3. A geographical area, typically a less densely populated area, having no or few publically available EVSE that are not adequate to support appreciable travel outside 50% of the EVs range from the owner’s home (if this ever ends up in Webster's, I expect at least a footnote giving me credit).
Much like definition #2 has over the past decade, this should slowly get better with time.  EVSE infrastructure is increasing as we speak, but unfortunately for me (fortunately for those that live in SoCal or NNJR/NYC), most of the public EVSE installs are occurring in these and other metropolitan areas.  Clearly this makes sense, install the infrastructure where the need is.  This gives the EV drivers that live in these metropolitan areas the ability to venture outside their normal ‘range’, i.e., distances further from home than half the vehicles range.  In fact, in some areas there’s enough charging infrastructure that a Nissan Leaf owner is currently attempting to drive from Mexico to Canada.
Two Chargepoint EVSEs within range of my house
Here in Eastern Connecticut, however, there’s a dead zone.  To put it in perspective, there isn’t a single public EVSE within range of my ActiveE (other than the one at Cardi’s in West Warwick, RI – two big thumbs up to the folks at Cardi's) that is useful for my driving habits.  Sure, Norwich Public Utilities just installed four of them, but alas, they are too close to me to be of any use.  Further from home we have the EVSE at New Country BMW in Hartford where I got my ActiveE, but that location is generally only useful for when I have it in for service. 

I'm not complaining, however, just stating the facts.  I understood the situation when I signed up for the ActiveE - these are the early days and EV adoption and infrastructure installation will be slow.  Plus I knew the situation before deciding to participate in Phase 2 of Project i.  As a result, the lack of Eastern CT infrastructure hasn’t really impacted me.  I fully expected that unlike many of my fellow Electronauts, I would have to rely solely on charging at home – and so far it has worked out fine.
As we move into the future, this will be less and less of an issue.  More EVs will be sold, so more EVSEs will be installed at businesses, rest stops, and friends houses to accommodate the increasing numbers.  When that happens my EVs range will increase exponentially, and more and more people will be willing to consider an EV.
Until then, "can you hear me now?"

Thursday, June 7, 2012

A chicken in every pot, and [an electric] car in every garage

While Herbert Hoover personally never made that famous promise, it’s hard to imagine that in the prosperity preceding the Great Depression that the premise of such a promise would need to exist.  Especially considering the world was in the throws the roaring 20’s – how could there not be a car in every garage yet (or ‘in every backyard’ as the Republican National Committee actually posited)?  Fast forward to today and most garages have not one, but two or more cars in them.  Chalk the need for two cars up to commercialism and increasing dependency in the US on individual transportation.  The fact that most garages have at least two cars in them nowadays is an extremely important point though as we move to the ‘Future of Mobility’.
 Two cars in every garage – why would that be important?  While price is still the primary sticking point, the second biggest *perceived* issue as to why an EV won’t work for people is driving range.  Most folks just can’t wrap their mind around a daily range of 35-100 miles that they feel is restrictive (unless of course you can afford a Tesla).  Even if these ranges cover their daily commute, people worry about those atypical days when they will need increased range – you know for things like picking up the kids at lacrosse practice after work.  This is where the second vehicle is so important – what are the odds in most families that both primary drivers in the family will need to exceed the EVs range on the same day?  In our case it hasn’t happened once in the three months we’ve had the ActiveE.  As Ed Begley said, "the electric vehicle is not for everybody.  Given the limited range it can only meet the needs of 90% of the population."  While that's likely a bit of an overstatement, it does beg the question of what percent of typical American households (rather than people) can have its needs met by an EV? 

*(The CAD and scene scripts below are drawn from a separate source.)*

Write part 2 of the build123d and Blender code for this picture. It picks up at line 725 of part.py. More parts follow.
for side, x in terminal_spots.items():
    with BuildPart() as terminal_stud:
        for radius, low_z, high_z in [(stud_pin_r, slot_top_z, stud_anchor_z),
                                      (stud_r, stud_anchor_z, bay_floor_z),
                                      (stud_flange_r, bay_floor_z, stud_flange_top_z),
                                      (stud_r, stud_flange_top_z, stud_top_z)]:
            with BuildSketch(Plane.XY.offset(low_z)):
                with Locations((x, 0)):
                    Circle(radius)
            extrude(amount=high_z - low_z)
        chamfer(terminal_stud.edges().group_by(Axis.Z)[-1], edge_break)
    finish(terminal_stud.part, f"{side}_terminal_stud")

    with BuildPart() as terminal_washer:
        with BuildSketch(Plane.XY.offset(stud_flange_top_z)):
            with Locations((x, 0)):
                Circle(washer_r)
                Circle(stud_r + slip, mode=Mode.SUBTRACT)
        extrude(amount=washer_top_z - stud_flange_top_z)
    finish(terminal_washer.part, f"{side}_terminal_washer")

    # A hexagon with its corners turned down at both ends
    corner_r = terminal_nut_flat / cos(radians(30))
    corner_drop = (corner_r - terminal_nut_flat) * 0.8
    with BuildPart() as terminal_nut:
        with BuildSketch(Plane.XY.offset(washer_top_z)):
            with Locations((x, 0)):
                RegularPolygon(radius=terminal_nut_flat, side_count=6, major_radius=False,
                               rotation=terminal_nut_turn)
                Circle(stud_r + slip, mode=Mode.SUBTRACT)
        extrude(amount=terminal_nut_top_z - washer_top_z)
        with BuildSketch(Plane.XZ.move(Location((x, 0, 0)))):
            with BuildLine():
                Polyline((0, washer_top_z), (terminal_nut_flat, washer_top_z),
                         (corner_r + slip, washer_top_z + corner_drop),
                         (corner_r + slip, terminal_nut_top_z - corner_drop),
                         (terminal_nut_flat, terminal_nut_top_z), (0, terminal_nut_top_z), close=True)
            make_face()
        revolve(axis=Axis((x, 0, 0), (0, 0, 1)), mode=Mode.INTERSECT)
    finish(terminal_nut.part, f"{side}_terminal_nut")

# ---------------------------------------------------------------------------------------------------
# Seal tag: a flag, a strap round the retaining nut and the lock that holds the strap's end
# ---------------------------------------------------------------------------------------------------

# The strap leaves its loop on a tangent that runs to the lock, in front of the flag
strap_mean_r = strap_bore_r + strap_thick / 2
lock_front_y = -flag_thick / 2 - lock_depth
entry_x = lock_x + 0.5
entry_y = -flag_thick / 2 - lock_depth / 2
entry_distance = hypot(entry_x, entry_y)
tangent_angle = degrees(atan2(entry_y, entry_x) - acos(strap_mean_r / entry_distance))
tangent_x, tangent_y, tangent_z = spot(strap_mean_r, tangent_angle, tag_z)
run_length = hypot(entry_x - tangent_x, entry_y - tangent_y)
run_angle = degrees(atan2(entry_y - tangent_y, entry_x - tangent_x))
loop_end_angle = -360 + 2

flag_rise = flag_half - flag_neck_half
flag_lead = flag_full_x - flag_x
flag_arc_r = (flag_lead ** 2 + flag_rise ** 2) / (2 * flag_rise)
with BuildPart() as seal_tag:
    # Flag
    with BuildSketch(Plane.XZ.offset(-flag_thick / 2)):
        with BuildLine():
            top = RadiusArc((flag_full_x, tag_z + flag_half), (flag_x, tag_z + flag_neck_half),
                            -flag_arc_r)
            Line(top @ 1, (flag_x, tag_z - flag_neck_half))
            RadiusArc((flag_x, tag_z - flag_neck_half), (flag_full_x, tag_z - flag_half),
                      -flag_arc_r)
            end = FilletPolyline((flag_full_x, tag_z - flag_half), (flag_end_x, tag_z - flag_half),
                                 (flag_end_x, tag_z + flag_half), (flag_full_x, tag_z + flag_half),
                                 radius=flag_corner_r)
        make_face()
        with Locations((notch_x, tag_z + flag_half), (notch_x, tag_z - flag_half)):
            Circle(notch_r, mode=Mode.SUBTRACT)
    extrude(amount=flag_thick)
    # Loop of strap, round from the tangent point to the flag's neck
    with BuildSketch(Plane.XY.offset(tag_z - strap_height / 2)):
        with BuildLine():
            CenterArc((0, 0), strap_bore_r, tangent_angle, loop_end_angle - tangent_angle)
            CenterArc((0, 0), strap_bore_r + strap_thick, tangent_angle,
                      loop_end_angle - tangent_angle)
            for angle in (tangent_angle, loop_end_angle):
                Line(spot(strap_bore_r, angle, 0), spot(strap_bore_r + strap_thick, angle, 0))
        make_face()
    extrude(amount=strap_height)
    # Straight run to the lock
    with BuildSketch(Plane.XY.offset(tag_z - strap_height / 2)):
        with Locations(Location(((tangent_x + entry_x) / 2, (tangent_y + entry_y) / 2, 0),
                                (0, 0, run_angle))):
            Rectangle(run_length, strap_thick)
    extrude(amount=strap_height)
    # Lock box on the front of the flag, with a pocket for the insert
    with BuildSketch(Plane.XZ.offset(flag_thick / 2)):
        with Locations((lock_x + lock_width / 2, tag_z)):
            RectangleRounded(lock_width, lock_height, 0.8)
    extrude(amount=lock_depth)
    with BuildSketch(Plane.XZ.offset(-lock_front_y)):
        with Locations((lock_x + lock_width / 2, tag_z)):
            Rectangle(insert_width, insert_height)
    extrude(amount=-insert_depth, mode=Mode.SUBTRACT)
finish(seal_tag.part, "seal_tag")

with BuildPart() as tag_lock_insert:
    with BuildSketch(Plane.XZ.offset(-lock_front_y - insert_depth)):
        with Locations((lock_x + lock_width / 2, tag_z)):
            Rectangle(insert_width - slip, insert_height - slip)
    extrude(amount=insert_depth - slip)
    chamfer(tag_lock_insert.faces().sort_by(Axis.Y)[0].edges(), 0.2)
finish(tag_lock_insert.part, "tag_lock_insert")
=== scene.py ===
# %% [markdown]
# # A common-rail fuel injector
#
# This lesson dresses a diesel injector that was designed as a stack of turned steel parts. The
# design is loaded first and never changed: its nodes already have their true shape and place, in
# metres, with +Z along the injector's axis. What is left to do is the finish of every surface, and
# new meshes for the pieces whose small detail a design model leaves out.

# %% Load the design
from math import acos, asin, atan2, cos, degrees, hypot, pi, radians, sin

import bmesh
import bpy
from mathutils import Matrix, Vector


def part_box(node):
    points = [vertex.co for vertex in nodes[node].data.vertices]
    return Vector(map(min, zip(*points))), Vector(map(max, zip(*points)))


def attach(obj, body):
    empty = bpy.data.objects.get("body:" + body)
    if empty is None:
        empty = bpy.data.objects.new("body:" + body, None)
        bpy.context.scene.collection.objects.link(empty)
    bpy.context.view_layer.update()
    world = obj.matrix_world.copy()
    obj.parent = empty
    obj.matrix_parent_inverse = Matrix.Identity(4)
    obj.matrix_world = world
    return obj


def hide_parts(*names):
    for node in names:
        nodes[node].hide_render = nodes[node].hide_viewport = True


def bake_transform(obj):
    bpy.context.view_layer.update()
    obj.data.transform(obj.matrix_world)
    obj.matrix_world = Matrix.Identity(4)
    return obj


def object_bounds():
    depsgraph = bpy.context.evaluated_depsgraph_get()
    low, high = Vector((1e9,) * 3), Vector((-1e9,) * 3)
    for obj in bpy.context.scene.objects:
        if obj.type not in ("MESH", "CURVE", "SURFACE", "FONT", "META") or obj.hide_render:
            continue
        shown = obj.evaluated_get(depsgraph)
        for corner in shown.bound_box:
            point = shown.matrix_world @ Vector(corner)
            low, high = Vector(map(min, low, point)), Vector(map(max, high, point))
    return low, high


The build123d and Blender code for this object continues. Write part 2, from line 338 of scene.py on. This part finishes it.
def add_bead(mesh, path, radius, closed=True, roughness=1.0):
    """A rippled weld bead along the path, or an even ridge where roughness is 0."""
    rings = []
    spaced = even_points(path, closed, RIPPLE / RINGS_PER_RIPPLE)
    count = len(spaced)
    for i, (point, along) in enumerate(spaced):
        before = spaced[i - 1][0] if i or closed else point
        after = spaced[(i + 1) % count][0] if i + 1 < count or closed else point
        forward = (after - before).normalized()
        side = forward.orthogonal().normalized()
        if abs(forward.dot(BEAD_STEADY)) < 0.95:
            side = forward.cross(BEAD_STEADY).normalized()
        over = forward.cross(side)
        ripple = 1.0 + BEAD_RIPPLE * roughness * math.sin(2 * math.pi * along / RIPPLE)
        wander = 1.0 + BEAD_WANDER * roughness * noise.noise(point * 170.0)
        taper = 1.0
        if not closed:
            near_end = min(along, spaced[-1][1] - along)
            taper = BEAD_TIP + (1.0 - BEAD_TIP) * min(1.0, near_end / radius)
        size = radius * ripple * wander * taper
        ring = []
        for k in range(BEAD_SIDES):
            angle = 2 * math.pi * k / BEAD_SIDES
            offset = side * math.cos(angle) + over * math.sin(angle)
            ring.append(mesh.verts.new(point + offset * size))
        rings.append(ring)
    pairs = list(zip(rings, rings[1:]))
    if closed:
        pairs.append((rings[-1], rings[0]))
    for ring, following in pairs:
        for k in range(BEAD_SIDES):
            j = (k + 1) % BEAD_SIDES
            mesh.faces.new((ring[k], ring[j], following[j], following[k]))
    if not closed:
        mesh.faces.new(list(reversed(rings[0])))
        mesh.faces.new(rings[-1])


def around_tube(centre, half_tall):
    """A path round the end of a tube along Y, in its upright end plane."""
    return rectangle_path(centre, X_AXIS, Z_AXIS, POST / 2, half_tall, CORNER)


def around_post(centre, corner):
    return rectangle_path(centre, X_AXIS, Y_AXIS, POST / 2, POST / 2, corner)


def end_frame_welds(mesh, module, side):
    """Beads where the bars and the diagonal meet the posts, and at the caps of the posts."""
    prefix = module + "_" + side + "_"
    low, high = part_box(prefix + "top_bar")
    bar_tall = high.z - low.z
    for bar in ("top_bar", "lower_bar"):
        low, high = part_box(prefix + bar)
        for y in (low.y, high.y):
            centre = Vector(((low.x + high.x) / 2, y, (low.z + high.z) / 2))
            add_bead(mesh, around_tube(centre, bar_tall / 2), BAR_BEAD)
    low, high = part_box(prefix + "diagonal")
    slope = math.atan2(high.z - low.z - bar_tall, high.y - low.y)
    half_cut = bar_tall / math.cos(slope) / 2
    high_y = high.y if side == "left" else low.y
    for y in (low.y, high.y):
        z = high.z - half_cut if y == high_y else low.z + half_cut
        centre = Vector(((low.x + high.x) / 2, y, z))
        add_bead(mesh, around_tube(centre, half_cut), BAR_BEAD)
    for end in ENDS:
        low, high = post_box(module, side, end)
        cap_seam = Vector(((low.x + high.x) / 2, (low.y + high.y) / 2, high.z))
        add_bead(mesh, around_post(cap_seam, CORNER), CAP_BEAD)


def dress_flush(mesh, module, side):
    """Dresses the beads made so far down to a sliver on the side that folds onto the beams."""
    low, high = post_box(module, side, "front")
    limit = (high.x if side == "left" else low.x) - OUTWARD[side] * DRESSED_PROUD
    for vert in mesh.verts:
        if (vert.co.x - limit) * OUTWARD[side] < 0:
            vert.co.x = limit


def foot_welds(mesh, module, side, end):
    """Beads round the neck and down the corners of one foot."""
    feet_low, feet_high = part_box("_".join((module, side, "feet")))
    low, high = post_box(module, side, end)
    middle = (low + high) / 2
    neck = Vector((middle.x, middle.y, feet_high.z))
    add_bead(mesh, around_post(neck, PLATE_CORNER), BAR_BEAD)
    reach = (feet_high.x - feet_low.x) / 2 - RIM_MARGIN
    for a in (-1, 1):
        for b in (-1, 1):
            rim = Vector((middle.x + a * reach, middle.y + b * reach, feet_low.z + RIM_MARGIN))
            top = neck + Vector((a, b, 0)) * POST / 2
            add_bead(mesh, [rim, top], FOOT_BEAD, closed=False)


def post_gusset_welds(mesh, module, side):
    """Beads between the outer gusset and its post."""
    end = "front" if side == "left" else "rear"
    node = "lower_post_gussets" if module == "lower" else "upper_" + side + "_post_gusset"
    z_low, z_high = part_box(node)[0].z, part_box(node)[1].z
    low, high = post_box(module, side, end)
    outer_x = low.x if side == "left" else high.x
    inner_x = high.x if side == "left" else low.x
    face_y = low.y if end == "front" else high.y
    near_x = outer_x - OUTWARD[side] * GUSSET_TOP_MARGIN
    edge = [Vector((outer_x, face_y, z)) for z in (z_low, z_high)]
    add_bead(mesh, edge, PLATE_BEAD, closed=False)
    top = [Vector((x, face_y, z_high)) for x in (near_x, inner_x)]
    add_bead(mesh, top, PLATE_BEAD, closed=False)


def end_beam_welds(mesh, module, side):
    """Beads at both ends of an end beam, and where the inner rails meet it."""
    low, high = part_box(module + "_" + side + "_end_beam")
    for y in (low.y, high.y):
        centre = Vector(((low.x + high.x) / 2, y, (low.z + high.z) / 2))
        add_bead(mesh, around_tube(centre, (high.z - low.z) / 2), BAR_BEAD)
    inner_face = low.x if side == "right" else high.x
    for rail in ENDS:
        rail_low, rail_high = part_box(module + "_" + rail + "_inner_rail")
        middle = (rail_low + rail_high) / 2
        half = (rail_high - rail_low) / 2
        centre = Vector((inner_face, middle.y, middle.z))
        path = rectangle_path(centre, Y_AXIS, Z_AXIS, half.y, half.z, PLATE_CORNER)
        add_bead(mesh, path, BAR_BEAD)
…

This idea does require a fundamental change in the way many Americans think though.  In most households each person has ‘their’ car.  We were like that before the ActiveE.  I had an Audi A4 Quattro, and a certain someone had an Audi A6 Avant.  It was extremely rare for one of us to take the other’s vehicle unless I needed the cargo capacity of the Avant for something.  Today that dynamic has changed.  While the ActiveE replaced my A4, it’s not really ‘my’ car.  Having an EV and the benefits associated with its low cost per mile to drive has changed our behaviors.  If we both need to go somewhere at the same time, the person that has to go further (but still within the EVs range) takes the ActiveE.  In our case nothing has really changed (still two cars in the driveway), other than our perception of ‘his’ and ‘her’ cars.
In these early days of EVs before a charging infrastructure is built that reduces or eliminates the fear and anxiety associated with battery range, two cars in every driveway is huge.  As long as you can embrace the premise of ‘household cars’ that are selectively driven by whoever needs them each day. 
Sidebar – EVs are fun to drive (other than that lack of a manual transmission issue).  As a result you can expect to have debates about who gets it on days when you both have similar distances to drive.  Fortunately, the ActiveE replaced my A4 so those debates tend to be short in this household.

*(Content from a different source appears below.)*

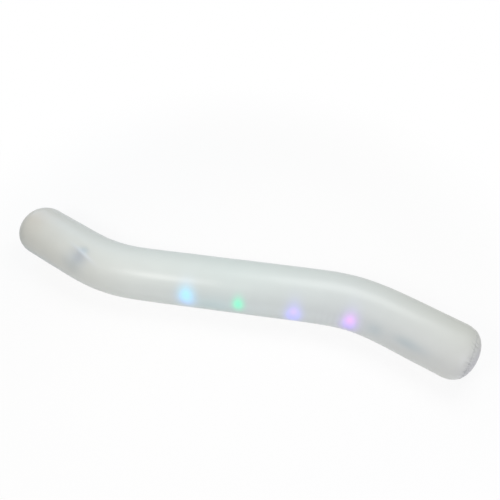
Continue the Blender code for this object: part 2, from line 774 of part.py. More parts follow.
def build_valve(valve):
    stem_radius = stem_bore_radius + stem_wall
    collar_bore = stem_radius + gap
    collar_radius = collar_bore + collar_wall
    flange = add_object("valve_flange", rod_mesh("valve_flange", valve_flange_radius,
                                                 (-collar_reach, collar_reach), 2 * valve_sides),
                        valve_vinyl, valve)
    reach = (-2 * valve_flange_radius, 2 * valve_flange_radius)
    tilt = (0, math.pi / 2, 0)
    outer = rod_mesh("flange_outer", tube_radius + gap + valve_flange_thickness, reach, 2 * sleeve_sides)
    combine(flange, add_object("flange_outer", outer, parent=valve, location=(0, 0, -tube_radius),
                               rotation=tilt), "INTERSECT")
    inner = rod_mesh("flange_inner", tube_radius + gap, reach, 2 * sleeve_sides)
    combine(flange, add_object("flange_inner", inner, parent=valve, location=(0, 0, -tube_radius),
                               rotation=tilt))
    collar = rod_mesh("collar", collar_radius, (-collar_reach, collar_top), valve_sides)
    combine(flange, add_object("collar", collar, parent=valve), "UNION")
    bore = rod_mesh("collar_bore", collar_bore, (-collar_reach - cut_overrun, collar_top + cut_overrun),
                    valve_sides)
    combine(flange, add_object("collar_bore", bore, parent=valve))

    rim_bottom = collar_top + gap
    rim_top = rim_bottom + stem_rim_thickness
    profile = [(stem_bore_radius, rim_top), (stem_rim_radius, rim_top), (stem_rim_radius, rim_bottom),
               (stem_radius, rim_bottom), (stem_radius, -stem_reach), (stem_bore_radius, -stem_reach)]
    stem = add_object("valve_stem", turned_mesh("valve_stem", profile, closed=True), valve_vinyl, valve)
    turn(stem, valve_sides)

    flap = rod_mesh("check_flap", flap_radius, (-flap_thickness, 0), valve_sides)
    bm = bmesh.new()
    bm.from_mesh(flap)
    bmesh.ops.translate(bm, vec=(flap_radius, 0, 0), verts=bm.verts)
    bm.to_mesh(flap)
    bm.free()
    add_object("check_flap", flap, valve_vinyl, valve, (-flap_radius, 0, -stem_reach - gap))

    head_bottom = rim_top + gap
    head_top = head_bottom + plug_head_thickness
    shaft_radius = stem_bore_radius - gap
    shaft_end = head_bottom - plug_reach
    profile = [(0, head_top), (plug_head_radius, head_top), (plug_head_radius, head_bottom),
               (shaft_radius, head_bottom), (shaft_radius, shaft_end + plug_taper),
               (shaft_radius - plug_taper, shaft_end), (0, shaft_end)]
    turn(add_object("valve_plug", turned_mesh("valve_plug", profile), valve_vinyl, valve), valve_sides)

    # The strap leaves the rim's side, turns back and ends at the side of the plug's head
    low = (rim_bottom + rim_top) / 2
    high = (head_bottom + head_top) / 2
    loop_radius = (high - low) / 2
    loop_x = stem_rim_radius + gap + strap_loop
    path = [(stem_rim_radius + gap, low), (stem_rim_radius + gap + strap_loop / 2, low)]
    for step in range(strap_steps + 1):
        angle = math.pi * step / strap_steps - math.pi / 2
        path.append((loop_x + loop_radius * math.cos(angle),
                     (low + high) / 2 + loop_radius * math.sin(angle)))
    path.append((plug_head_radius + gap, high))

    def place(row, column):
        x, z = path[row]
        return Vector((x, (column - 0.5) * strap_width, z))

    mesh = film_mesh("plug_strap", len(path), 2, place)
    thicken(add_object("plug_strap", mesh, valve_vinyl, valve), strap_thickness, offset=0)


unit_holder = add_holder("battery_unit", film_frame(unit_place, unit_angle))
valve_holder = add_holder("air_valve", film_frame(valve_place, valve_angle))
build_air_tube(unit_holder, valve_holder)
build_channel()
build_light_string()
build_case(unit_holder)
build_cells(unit_holder)
build_controls(unit_holder)
build_valve(valve_holder)
bpy.context.view_layer.update()
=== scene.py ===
from functools import partial
from math import atan2, cos, hypot, pi, radians, sin, sqrt

import bmesh
import bpy
import numpy as np
from mathutils import Matrix, Vector


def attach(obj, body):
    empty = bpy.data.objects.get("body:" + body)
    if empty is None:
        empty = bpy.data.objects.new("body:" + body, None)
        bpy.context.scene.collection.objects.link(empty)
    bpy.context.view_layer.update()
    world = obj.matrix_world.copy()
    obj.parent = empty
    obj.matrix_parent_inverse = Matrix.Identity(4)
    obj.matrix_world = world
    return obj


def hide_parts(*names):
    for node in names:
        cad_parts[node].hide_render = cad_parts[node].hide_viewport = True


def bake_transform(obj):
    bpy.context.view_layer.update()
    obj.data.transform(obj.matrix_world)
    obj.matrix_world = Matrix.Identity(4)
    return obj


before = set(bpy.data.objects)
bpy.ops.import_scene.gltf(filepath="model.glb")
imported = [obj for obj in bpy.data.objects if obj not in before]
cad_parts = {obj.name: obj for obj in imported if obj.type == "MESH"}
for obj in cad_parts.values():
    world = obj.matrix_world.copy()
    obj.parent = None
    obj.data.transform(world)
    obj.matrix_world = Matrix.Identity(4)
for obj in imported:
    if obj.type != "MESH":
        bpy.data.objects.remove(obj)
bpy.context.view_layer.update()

scene = bpy.context.scene
scene.view_settings.view_transform = "Standard"
mm = 0.001


def addObject(name, data):
    made = bpy.data.objects.new(name, data)
    scene.collection.objects.link(made)
    return made


def aim(made, target, azimuth, elevation, distance):
    # Sets a camera or lamp up to face its target. Azimuth 0 is the front
    turn, rise = radians(azimuth), radians(elevation)
    back = Vector((sin(turn) * cos(rise), -cos(turn) * cos(rise), sin(rise)))
    made.location = Vector(target) + back * distance
    made.rotation_euler = (-back).to_track_quat("-Z", "Y").to_euler()


# Camera: above and in front of the noodle, with the photograph's wide lens
view = {
    "place": ((0.0363, 0.1248, 0.0729), 8.407, 53.63, 1.2385),  # target, azimuth, elevation, distance
    "lens": 30.95, "sensor": 36,  # mm
    "clipStart": 0.01,
}
camera = addObject("photoCamera", bpy.data.cameras.new("photoCamera"))
aim(camera, *view["place"])
camera.data.lens = view["lens"]
camera.data.sensor_width = view["sensor"]
camera.data.clip_start = view["clipStart"]
scene.camera = camera
print("camera: placed")


# Materials: small helpers
def linear(hexColour):
    # sRGB hex to linear RGBA
    parts = [int(hexColour[i:i + 2], 16) / 255 for i in (0, 2, 4)]
    return tuple(c / 12.92 if c <= 0.04045 else ((c + 0.055) / 1.055) ** 2.4 for c in parts) + (1.0,)


def addNode(tree, kind, inputs=(), **settings):
    # Inputs go in the node's own order or by name. A node given as one stands for its main output
    node = tree.nodes.new("ShaderNode" + kind)
    for name, value in settings.items():
        setattr(node, name, value)
    inUse = [socket for socket in node.inputs if socket.enabled]
    for key, value in inputs.items() if isinstance(inputs, dict) else enumerate(inputs):
        socket = inUse[key] if isinstance(key, int) else node.inputs[key]
        if isinstance(value, bpy.types.Node):
            value = next(output for output in value.outputs if output.enabled)
        if isinstance(value, bpy.types.NodeSocket):
            tree.links.new(value, socket)
        else:
            socket.default_value = value
    return node


def startNodes(owner):
    # Empties the nodes of a material or world, and gives the function that adds to them
    owner.use_nodes = True
    owner.node_tree.nodes.clear()
    return partial(addNode, owner.node_tree)


def startMaterial(name):
    # The material, what adds its nodes, and the place that its patterns go by
    material = bpy.data.materials.new(name)
    add = startNodes(material)
    return material, add, add("TexCoord").outputs["Object"]


def endMaterial(add, bump, sockets):
    # bump is a height, its strength and its depth in mm
    if bump:
        height, strength, depth = bump
        sockets["Normal"] = add("Bump", {"Height": height, "Strength": strength, "Distance": depth * mm})
    add("OutputMaterial", [add("BsdfPrincipled", sockets)])


def fillRamp(node, stops, interpolation="LINEAR"):
    ramp = node.color_ramp
    ramp.interpolation = interpolation
    ramp.elements.remove(ramp.elements[1])
    ramp.elements[0].color = stops[0][1]
    for stop, colour in stops[1:]:
        ramp.elements.new(stop).color = colour


def inFrame(matrix, size=(1, 1, 1)):
    # What maps a position to a piece's own frame, in millimetres or in parts of the given size
    return matrix.translation, matrix.to_euler(), Vector(size) * mm


mixed = {"data_type": "RGBA"}
multiplied = {"data_type": "RGBA", "blend_type": "MULTIPLY"}
finishes = {}  # material of each slot of the record

# The tube's shape, as in the CAD source
film = {
    "radius": 0.0725, "thickness": 0.3 * mm, "cadSides": 28,
    "middleLength": 0.676, "legLength": 0.311,
    "bendAngle": radians(23.7), "bendReach": 0.159,
    "endLength": 0.057, "endPower": 2.41, "lapReach": 3.5 * mm,
    "fill": 0.95,  # tight with air
    "around": 342,  # points round the tube
    # The rows stand closer by the crease, the lead's hole and the valve's hole
    "creaseRun": (-0.44, -0.33), "leadRun": (-0.172, -0.149), "valveRun": (0.115, 0.145),
    "runCounts": (14, 14, 50, 38, 3, 18, 30, 24, 6, 76, 14),
}
tubeRadius = film["radius"]
bendPlace = film["middleLength"] / 2
halfLength = bendPlace + film["legLength"]
axisHeight = tubeRadius * cos(pi / film["cadSides"])
endExponent = 2 / film["endPower"]
planS = np.linspace(-halfLength, halfLength, 2601)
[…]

In the end, two cars in the driveway allows people the flexibility to do something they may not have otherwise done out of range fear – actually consider an EV.  When we signed on to get an ActiveE I’m not sure we actually understood there wouldn’t be ‘his’ and ‘her’ cars any longer.  Turns out that’s ok, though, and it’s one of the best decisions we’ve ever made - and that's why there will always be at least one electric car in our garage.